Arrigo Sacchi, AC Milan’a geleli daha bir yıl olmamıştı ama kuşku duyulan kurt hoca ilk yılında gösterdiği başarılı çizgiyle kendini ispatlamaya başlamıştı. En önemlisi de Başkan Berlusconi’nin güvenini kazanmıştı.
O zamanlar Serie A’da yabancı oyuncu kuralı vardı ve takımlar sadece 3 adet İtalyan olmayan oyuncu kaydedip oynatabiliyordu. Berlusconi daha sezonun ortasında gelecek yıl için “Yeni Maradona” diye lanse edilen Claudio Borghi’yi transfer etmiş ve hali hazırda Ruud Gullit ve Marco van Basten’le Milan’ın yabancı kontenjanı dolmuştu.
Sacchi'nin önde basan devrimsel pres oyununu mümkün kılabilmek için geriden oyun kurulumu çok önemliydi.
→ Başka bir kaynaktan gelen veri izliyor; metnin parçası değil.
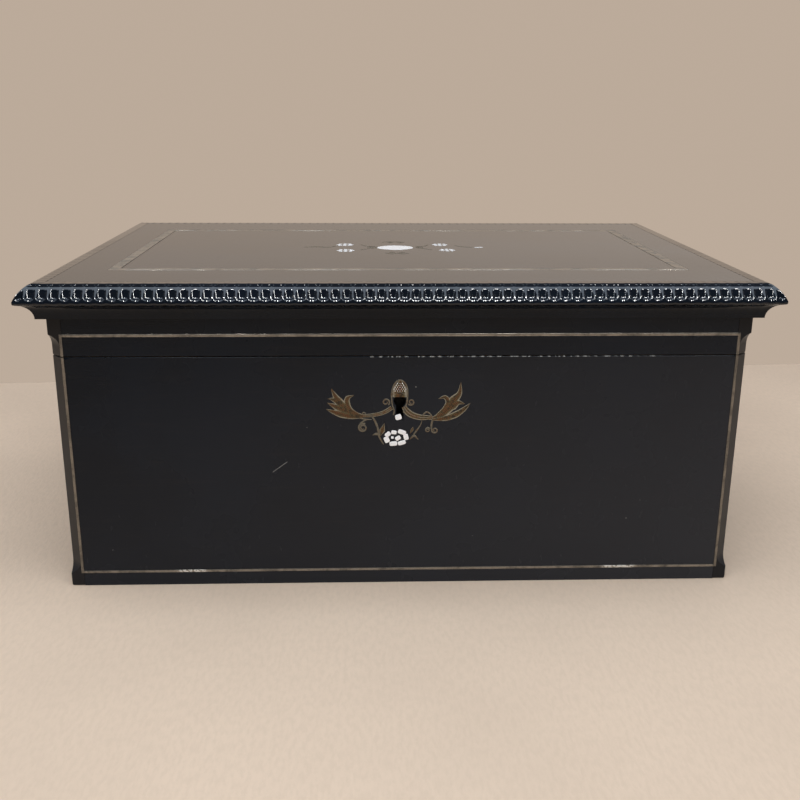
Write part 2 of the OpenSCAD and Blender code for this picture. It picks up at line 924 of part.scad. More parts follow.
module lid_back_rail() {
    color(pine) difference() {
        cross_wall(1, lid_z, panel_z);
        leaf_mortises(lid_z);
        each_hinge() leaf_screw_places() leaf_screw(lid_z, 1, fit);
    }
}

module lid_left_rail() {
    color(pine) side_wall(-1, lid_z, panel_z);
}

module lid_right_rail() {
    color(pine) side_wall(1, lid_z, panel_z);
}

module lid_panel() {
    color(pine) block([-board_x, -board_y, panel_z], [board_x, board_y, panel_top]);
}

module lid_front_veneer() {
    color(ebony) front_skin(lid_z, frieze_z - string_w);
}

module lid_front_frieze() {
    color(ebony) front_skin(frieze_z, cornice_z);
}

module lid_back_veneer() {
    color(ebony) difference() {
        back_skin(lid_z, cornice_z);
        leaf_mortises(lid_z);
    }
}

module lid_left_veneer() {
    color(ebony) side_veneer(-1, lid_z, cornice_z);
}

module lid_right_veneer() {
    color(ebony) side_veneer(1, lid_z, cornice_z);
}

module lid_post_front_left() {
    lid_post(-1, -1);
}

module lid_post_front_right() {
    lid_post(1, -1);
}

module lid_post_back_left() {
    lid_post(-1, 1);
}

module lid_post_back_right() {
    lid_post(1, 1);
}

module lid_strings() {
    color(brass) {
        for (s = [-1, 1]) {
            x = s * (field_x + string_w / 2);
            block([x - string_w / 2, -half_d, lid_z], [x + string_w / 2, -half_d + veneer_t, frieze_z - string_w]);
        }
        block([-field_x - string_w, -half_d, frieze_z - string_w], [field_x + string_w, -half_d + veneer_t, frieze_z]);
    }
}

module lid_top_border() {
    color(ebony) mitred_frame(land_x, land_y, band_x, band_y, panel_top, top_z);
}

module lid_top_band() {
    color(brass) mitred_frame(band_x, band_y, band_x - band_w, band_y - band_w, panel_top, top_z);
}

module lid_top_field() {
    x = band_x - band_w;
    y = band_y - band_w;
    color(ebony) difference() {
        block([-x, -y, panel_top], [x, y, top_z]);
        translate([0, 0, panel_top - 1]) linear_extrude(veneer_t + 2) {
            lid_pearl_outline();
            lid_scroll_outline();
        }
    }
}

module lid_brass_scrolls() {
    color(brass) translate([0, 0, panel_top]) linear_extrude(veneer_t) lid_scroll_outline();
}

module lid_pearl_inlay() {
    color(pearl) translate([0, 0, panel_top]) linear_extrude(veneer_t) lid_pearl_outline();
}

module cornice_front() {
    rotate([0, 0, 180]) cornice_length(edge_x, edge_y);
}

module cornice_back() {
    cornice_length(edge_x, edge_y);
}

module cornice_left() {
    rotate([0, 0, 90]) cornice_length(edge_y, edge_x);
}

module cornice_right() {
    rotate([0, 0, -90]) cornice_length(edge_y, edge_x);
}

module lid_lining() {
    low = lid_z + lining_drop;
    high = panel_z - lining_t;
    color(paper) {
        block([-inner_x, -inner_y, high], [inner_x, inner_y, panel_z]);
        for (s = [-1, 1]) {
            x = s * (inner_x - lining_t / 2);
            y = s * (inner_y - lining_t / 2);
            block([-inner_x, y - lining_t / 2, low], [inner_x, y + lining_t / 2, high]);
            block([x - lining_t / 2, -inner_y + lining_t, low], [x + lining_t / 2, inner_y - lining_t, high]);
        }
    }
}

body_front_board();
body_back_board();
body_left_board();
body_right_board();
bottom_board();
body_front_veneer();
body_front_base_strip();
body_back_veneer();
body_left_veneer();
body_right_veneer();
body_post_front_left();
body_post_front_right();
body_post_back_left();
body_post_back_right();
body_strings();
keyhole_inlay();
pearl_flower();
body_wall_lining();
body_floor_lining();
lock_plate();
lock_case();
lock_bolt();
lock_spring();
lock_screws();
left_hinge_body_leaf();
right_hinge_body_leaf();
left_hinge_pin();
right_hinge_pin();
hinge_body_screws();
lid_front_rail();
lid_back_rail();
lid_left_rail();
lid_right_rail();
lid_panel();
lid_front_veneer();
lid_front_frieze();
lid_back_veneer();
lid_left_veneer();
lid_right_veneer();
lid_post_front_left();
lid_post_front_right();
lid_post_back_left();
lid_post_back_right();
lid_strings();
lid_top_border();
lid_top_band();
lid_top_field();
lid_brass_scrolls();
lid_pearl_inlay();
cornice_front();
cornice_back();
cornice_left();
cornice_right();
lid_lining();
left_hinge_lid_leaf();
right_hinge_lid_leaf();
hinge_lid_screws();
link_plate();
link_plate_screws();
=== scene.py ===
"""Finishes for a black polished deed box with a fluted cornice and brass and pearl inlay."""
import math

import bpy
import numpy as np
from bpy.props import FloatProperty, FloatVectorProperty, IntProperty, PointerProperty
from mathutils import Matrix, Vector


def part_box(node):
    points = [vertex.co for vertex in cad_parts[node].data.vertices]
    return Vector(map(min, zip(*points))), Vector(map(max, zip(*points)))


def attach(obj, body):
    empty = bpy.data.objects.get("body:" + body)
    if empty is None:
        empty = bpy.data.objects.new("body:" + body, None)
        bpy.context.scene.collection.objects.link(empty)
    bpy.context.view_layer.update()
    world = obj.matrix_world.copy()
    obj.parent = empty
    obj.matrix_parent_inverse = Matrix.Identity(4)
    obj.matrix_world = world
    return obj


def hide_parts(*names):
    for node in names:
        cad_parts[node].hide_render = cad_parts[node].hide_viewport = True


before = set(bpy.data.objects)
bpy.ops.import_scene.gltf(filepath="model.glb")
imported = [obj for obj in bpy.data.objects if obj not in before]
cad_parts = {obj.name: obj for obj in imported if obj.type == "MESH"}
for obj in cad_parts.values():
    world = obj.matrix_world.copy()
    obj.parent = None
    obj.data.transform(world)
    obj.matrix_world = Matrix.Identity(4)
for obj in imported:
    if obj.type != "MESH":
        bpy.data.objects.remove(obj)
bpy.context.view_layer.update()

bl_info = {
    "name": "Deed Box",
    "version": (1, 0, 0),
    "blender": (4, 5, 0),
    "location": "3D View > Sidebar > Deed Box",
    "description": "Builds the polish, mouldings, inlay and fittings of a lidded deed box",
    "category": "Add Mesh",
}

MM = 0.001

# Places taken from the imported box, in metres
FRONT_LOW, FRONT_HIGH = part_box("body_front_veneer")
LID_LOW, LID_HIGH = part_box("lid_front_veneer")
FRIEZE_LOW, FRIEZE_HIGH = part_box("lid_front_frieze")
POST_LOW, POST_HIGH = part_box("body_post_front_right")
LID_POST_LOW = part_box("lid_post_front_right")[0]
CORNICE_LOW, CORNICE_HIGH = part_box("cornice_front")
BAND_LOW, BAND_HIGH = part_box("lid_top_band")
BORDER_LOW, BORDER_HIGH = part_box("lid_top_border")
FIELD_LOW, FIELD_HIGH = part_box("lid_top_field")
STRING_LOW, STRING_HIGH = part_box("body_strings")
LID_STRING_LOW, LID_STRING_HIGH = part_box("lid_strings")
STRIP_LOW, STRIP_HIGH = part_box("body_front_base_strip")

FACE_Y = FRONT_LOW.y
TOP_Z = CORNICE_HIGH.z
# The top's polish lies this much under the highest point, so that the lifted band and the shell stay inside
TOP_RELIEF = 0.14 * MM
POLISH_Z = TOP_Z - TOP_RELIEF
VENEER = FRONT_HIGH.y - FRONT_LOW.y
HALF_WIDTH = POST_HIGH.x
HALF_DEPTH = -POST_LOW.y
POST_WIDTH = POST_HIGH.x - POST_LOW.x
LOCK_X = -2.0 * MM
KEYHOLE_Z = 113.0 * MM


# Sizes and colours that a user would change

def millimetres(name, default, least, most, description):
    """A length whose default and limits are given in millimetres."""
    return FloatProperty(name=name, default=default * MM, min=least * MM, max=most * MM, unit="LENGTH",
                         precision=5, description=description)


def paint(name, default, description):
    """A colour, given in linear light."""
    return FloatVectorProperty(name=name, subtype="COLOR", size=3, default=default, description=description)


class DeedBoxSizes(bpy.types.PropertyGroup):
    """Sizes of the mouldings, the inlay and the wear"""

    flute_count: IntProperty(name="Flutes on the front", default=67, min=20, max=120,
                             description="Number of hollows along the front of the cornice")
    flute_depth: millimetres("Flute depth", 1.4, 0, 2, "Depth of a hollow at its deepest")
    arris: millimetres("Arris radius", 0.45, 0.05, 1, "Rounding of the edges of veneers and posts")
    string_proud: millimetres("String relief", 0.12, 0, 0.3, "How far the brass strings stand above the polish")
    inlay_proud: millimetres("Inlay relief", 0.14, 0, 0.3,
                             "How far the brass and pearl inlay stands above the polish")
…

Kaptan Franco Baresi’ye uyum sağlayabilecek bir partner arayışı vardı. O dönemde Paolo Maldini gençliğin verdiği dinamizmle sağ bek oynuyor, genç Billy Costacurta ise daha pişme evresindeydi. Ancak İtalya sınırlarında çoğunlukla klasik tarzda sert oyuncular olduğu için Sacchi kara kara düşünüyordu.
Marco van Basten’i nasıl daha verimli kullanabileceğine çalışırken izlediği maç videolarda Frank Rijkaard gözüne çarpmıştı. Aradığı oyun kurulumunu, Rijkaard’ın atletizm ve oyun görüşüyle yapabilirdi. Kısacası aradığı her şey onda vardı. Önceki sezonun ortasında Johan Cruyff’la tartışan Rijkaard çoktan Sporting Lisbon’a imza atmıştı ancak kadro kuralları gereği yarım sezonu Real Zaragoza’da kiralık geçirecekti.
Daha sezon bitmemişti ancak önümüzdeki sezon Sacchi için Milan kadrosunda ya Rijkaard olacaktı ya da olacaktı. Sacchi’nin oynayacağı kumar çok büyüktü çünkü Başkan çoktan Borghi’nin transferini tamamlamıştı ve kadroda yabancı oyuncu kontenjanı kalmamıştı.
Berlusconi’ye yaptığı teklif, şampiyon olursa istediği oyuncuyu alacağı ve bunun da Rijkaard olacağıydı. Berlusconi’den sessiz bir boyun eğme geldi ancak Berlusconi bu asla kimse ne düşündüğünü bilemezdi. Sezonu Milan, 9 yıl aradan sonra şampiyon olarak tamamladı. O zamana kadar alt ligler hocası olarak anılan Sacchi artık bir efsane olma yoluna girmişti.
Şampiyonluktan dolayı kozlar Sacchi’nın elinde olsa da Berlusconi kendisinden bekleneceği gibi bir sonraki sezonun hazırlık döneminde Borghi’yi ön planda tutarak Sacchi’ye baskı kurdu. Ve sonunda büyük restleşme geldi. Sacchi, “Ya Borghi gider ya da ben” diyerek Berlusconi’yi belki de hayatının en enteresan kararlarından birini vermek zorunda bıraktı. Borghi, tek resmi maça çıkmadan Milan’dan gönderildi. Sonuçta kazanan Sacchi ve nihayetinde de Rijkaard oldu.
İkinci başkan Adriano Galliani, Berlusconi’nin onayını aldığı gibi Lizbon’a uçtu. Ertesi sabah Sporting kulüp binasında imzalar atılacakken kıyamet koptu ve Sporting Ultrasları camı pencereyi indirerek daha tek bir maç bile yeşil-beyazlı formayı giymemiş Rijkaard’ı sattıkları için Portekizli direktörleri benzetmişlerdi. Galliani ve yanındaki diğer yöneticiler hengâmeden kaçmak için çareyi tuvalete sığınmakta buldular. Ancak yanlarına hala taraflarından imzalanmamış kontratı da kaçırmışlardı. İşte Rijkaard’ı Rossoneri yapan sözleşmenin imzası da orada atılmış oldu. Gizlice ofisten kaçarlarken artık Hollanda üçlüsü resmen kurulmuştu.
Hikâyenin devamında Sacchi ve Rijkaard, üst üste iki Şampiyonlar Ligi (eski adı Avrupa Kupası) şampiyonluğu kazanıp “Immortals” olurken ‘”Yeni Maradona” Borghi ise sonraki seneyi İsviçre’de geçirdikten sonra kendi kıtasında journeyman tadında sönük bir kariyere sahip oldu.